Consequently, the collaboration sets 90% confidence level (C.L.) upper limits on the branching fractions:

• $\mathcal{B}(\tau^- \to e^- e^+ e^-) < 2.5 \times 10^{-8}$
• $\mathcal{B}(\tau^- \to e^- e^+ \mu^-) < 1.6 \times 10^{-8}$
• $\mathcal{B}(\tau^- \to e^- \mu^+ e^-) < 1.6 \times 10^{-8}$
• $\mathcal{B}(\tau^- \to \mu^- \mu^+ e^-) < 2.4 \times 10^{-8}$
• $\mathcal{B}(\tau^- \to \mu^- e^+ \mu^-) < 1.3 \times 10^{-8}$

Significance
The authors state that these results constitute the most stringent bounds to date for four of the five modes searched. Specifically, the limits for $\tau^- \to e^- e^+ e^-$, $\tau^- \to e^- e^+ \mu^-$, $\tau^- \to \mu^- \mu^+ e^-$, and $\tau^- \to \mu^- e^+ \mu^-$ improve upon previous experimental constraints.

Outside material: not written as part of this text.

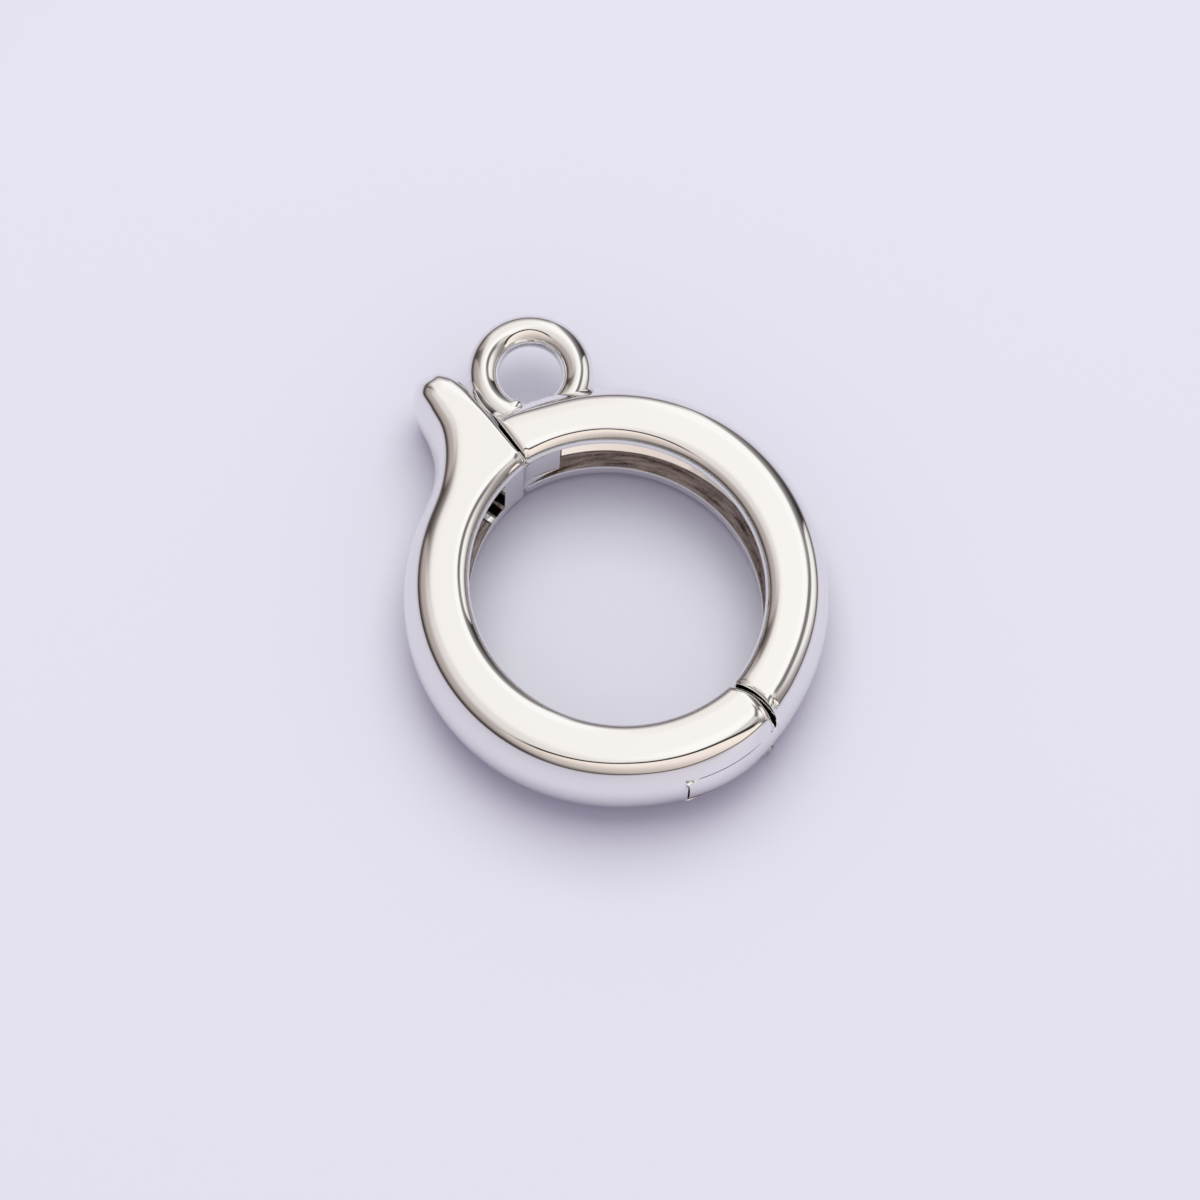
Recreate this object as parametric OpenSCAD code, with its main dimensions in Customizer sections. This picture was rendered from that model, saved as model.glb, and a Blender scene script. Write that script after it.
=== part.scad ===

For the $\tau^- \to e^- \mu^+ e^-$ mode, the limit is comparable to previous results but does not surpass the most stringent existing bound. The analysis demonstrates the capability of the Belle II detector and its analysis techniques to probe LFV processes at the $10^{-8}$ level, providing tight constraints on BSM models that predict enhanced rates for these decays.